Your task = What is the count of lines in the listing below that hold the string "model"? Reply with that number alone.

Data excerpt =
##########

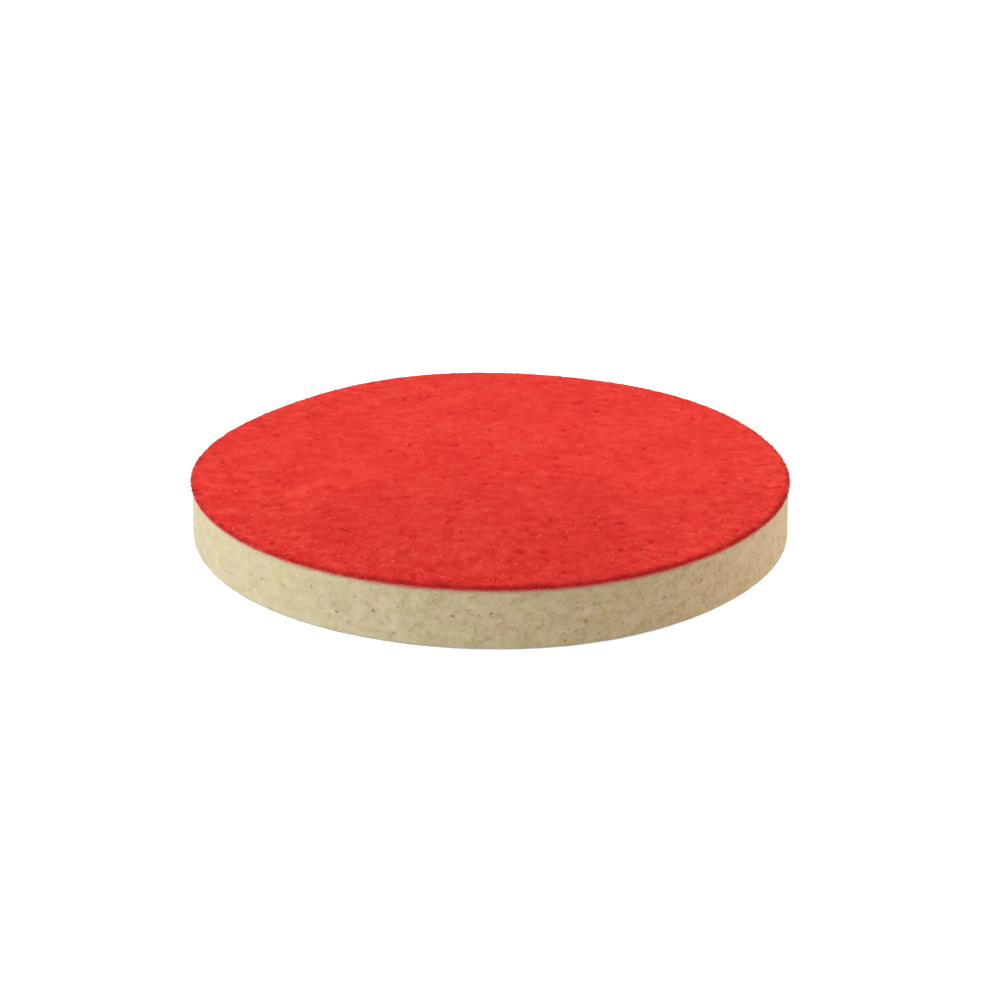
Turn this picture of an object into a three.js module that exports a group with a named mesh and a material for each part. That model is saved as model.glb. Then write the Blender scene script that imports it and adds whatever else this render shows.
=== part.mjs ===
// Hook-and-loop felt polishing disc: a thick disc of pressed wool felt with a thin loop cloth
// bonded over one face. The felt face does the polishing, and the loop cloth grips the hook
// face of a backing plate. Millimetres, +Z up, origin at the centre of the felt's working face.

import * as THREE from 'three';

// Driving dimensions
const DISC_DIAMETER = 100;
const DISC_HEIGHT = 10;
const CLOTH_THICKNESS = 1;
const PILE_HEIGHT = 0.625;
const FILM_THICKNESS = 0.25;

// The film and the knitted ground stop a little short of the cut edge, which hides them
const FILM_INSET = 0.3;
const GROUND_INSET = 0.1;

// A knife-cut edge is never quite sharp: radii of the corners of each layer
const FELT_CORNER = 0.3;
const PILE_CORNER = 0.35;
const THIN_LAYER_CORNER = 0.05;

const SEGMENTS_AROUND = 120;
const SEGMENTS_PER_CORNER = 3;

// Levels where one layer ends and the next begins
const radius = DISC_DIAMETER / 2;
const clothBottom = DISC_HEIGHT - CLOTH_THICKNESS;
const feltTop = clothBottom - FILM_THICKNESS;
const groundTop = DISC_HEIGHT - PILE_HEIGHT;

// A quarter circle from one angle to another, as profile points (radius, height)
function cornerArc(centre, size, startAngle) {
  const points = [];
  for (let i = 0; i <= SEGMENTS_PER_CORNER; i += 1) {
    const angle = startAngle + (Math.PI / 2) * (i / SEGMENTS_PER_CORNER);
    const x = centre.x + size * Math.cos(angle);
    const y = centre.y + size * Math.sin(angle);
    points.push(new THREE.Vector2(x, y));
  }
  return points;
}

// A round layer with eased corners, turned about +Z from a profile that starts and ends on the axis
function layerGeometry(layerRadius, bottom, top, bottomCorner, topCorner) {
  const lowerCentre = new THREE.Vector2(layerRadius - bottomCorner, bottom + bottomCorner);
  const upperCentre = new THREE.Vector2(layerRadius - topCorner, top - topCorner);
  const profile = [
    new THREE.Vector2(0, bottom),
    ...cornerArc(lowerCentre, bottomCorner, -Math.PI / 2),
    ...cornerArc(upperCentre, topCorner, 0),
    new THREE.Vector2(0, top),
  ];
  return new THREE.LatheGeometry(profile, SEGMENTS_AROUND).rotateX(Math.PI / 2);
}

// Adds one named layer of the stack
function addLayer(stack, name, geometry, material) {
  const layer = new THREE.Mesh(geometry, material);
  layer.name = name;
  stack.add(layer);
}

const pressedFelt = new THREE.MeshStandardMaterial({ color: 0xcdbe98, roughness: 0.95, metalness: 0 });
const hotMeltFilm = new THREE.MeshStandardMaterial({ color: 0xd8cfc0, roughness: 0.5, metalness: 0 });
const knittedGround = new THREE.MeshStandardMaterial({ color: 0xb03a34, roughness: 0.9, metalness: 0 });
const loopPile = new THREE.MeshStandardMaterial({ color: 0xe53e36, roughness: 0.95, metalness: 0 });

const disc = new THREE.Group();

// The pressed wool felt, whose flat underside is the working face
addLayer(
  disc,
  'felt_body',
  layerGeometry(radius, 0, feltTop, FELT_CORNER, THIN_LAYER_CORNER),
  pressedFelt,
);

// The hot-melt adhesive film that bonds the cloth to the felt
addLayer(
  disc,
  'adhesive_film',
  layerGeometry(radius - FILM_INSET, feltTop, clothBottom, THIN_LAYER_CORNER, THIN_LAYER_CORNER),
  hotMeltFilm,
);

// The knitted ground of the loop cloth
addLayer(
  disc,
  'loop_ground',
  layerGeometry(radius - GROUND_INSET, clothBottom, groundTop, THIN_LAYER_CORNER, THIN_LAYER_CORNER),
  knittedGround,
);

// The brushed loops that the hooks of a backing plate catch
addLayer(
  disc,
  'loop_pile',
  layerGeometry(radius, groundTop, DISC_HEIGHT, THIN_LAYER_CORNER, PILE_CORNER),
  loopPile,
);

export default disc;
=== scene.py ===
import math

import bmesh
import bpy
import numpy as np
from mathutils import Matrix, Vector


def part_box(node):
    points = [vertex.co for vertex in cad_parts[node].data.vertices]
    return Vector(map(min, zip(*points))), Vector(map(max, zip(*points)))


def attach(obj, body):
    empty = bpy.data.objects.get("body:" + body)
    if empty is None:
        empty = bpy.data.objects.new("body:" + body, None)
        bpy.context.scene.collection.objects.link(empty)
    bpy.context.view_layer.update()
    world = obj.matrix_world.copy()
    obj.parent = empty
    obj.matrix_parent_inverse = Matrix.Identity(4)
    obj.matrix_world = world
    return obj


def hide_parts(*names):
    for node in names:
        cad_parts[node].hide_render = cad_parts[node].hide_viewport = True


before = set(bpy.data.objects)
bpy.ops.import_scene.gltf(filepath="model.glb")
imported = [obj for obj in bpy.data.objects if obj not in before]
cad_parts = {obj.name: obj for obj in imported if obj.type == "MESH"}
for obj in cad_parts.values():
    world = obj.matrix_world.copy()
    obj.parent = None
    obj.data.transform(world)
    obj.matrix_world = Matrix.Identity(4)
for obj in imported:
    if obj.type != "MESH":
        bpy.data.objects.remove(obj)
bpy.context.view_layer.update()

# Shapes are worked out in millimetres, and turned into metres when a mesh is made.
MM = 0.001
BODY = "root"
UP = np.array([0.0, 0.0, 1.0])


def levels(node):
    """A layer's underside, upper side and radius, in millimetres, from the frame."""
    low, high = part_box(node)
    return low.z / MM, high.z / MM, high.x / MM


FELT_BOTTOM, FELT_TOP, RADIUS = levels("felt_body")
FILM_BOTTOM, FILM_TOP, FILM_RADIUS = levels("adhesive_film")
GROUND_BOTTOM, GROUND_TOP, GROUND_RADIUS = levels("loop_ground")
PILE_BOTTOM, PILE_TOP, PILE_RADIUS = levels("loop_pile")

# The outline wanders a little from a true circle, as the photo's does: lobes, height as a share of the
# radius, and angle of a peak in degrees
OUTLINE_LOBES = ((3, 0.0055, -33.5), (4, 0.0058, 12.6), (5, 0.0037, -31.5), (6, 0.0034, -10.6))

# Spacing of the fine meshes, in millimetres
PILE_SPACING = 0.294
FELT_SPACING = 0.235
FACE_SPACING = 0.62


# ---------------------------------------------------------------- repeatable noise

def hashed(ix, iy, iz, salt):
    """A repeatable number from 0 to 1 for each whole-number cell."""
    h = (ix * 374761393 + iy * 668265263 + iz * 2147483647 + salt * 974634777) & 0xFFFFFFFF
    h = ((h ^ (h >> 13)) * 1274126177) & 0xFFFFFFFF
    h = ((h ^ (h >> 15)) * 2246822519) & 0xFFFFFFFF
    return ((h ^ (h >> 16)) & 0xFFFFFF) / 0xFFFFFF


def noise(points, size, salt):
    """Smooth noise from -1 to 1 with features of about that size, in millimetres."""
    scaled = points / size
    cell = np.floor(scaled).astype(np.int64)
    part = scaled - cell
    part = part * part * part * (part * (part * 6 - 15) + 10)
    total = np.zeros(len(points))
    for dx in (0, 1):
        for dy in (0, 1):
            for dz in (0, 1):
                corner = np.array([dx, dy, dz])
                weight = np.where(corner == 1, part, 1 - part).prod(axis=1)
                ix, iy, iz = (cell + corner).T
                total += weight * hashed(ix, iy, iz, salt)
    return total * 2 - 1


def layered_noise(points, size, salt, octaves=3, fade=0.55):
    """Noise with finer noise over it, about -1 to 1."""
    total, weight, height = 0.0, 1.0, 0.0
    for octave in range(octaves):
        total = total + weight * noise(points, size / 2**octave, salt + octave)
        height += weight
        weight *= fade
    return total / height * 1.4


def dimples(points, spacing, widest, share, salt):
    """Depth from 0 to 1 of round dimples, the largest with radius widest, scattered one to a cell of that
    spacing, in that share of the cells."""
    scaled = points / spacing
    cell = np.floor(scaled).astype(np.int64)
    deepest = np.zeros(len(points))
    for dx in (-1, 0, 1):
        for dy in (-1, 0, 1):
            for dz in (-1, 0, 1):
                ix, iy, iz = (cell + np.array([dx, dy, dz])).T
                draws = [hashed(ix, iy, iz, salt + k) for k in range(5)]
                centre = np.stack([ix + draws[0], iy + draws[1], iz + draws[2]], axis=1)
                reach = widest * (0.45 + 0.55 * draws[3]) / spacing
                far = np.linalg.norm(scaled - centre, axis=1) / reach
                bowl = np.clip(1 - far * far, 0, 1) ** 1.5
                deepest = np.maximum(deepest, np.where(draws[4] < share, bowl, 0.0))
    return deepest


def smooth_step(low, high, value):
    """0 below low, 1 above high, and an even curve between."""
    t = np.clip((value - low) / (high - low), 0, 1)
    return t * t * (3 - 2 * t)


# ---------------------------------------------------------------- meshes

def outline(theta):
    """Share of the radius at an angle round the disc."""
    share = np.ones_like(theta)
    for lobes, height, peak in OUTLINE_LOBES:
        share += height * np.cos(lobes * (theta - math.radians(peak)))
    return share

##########

Answer for this exercise = 2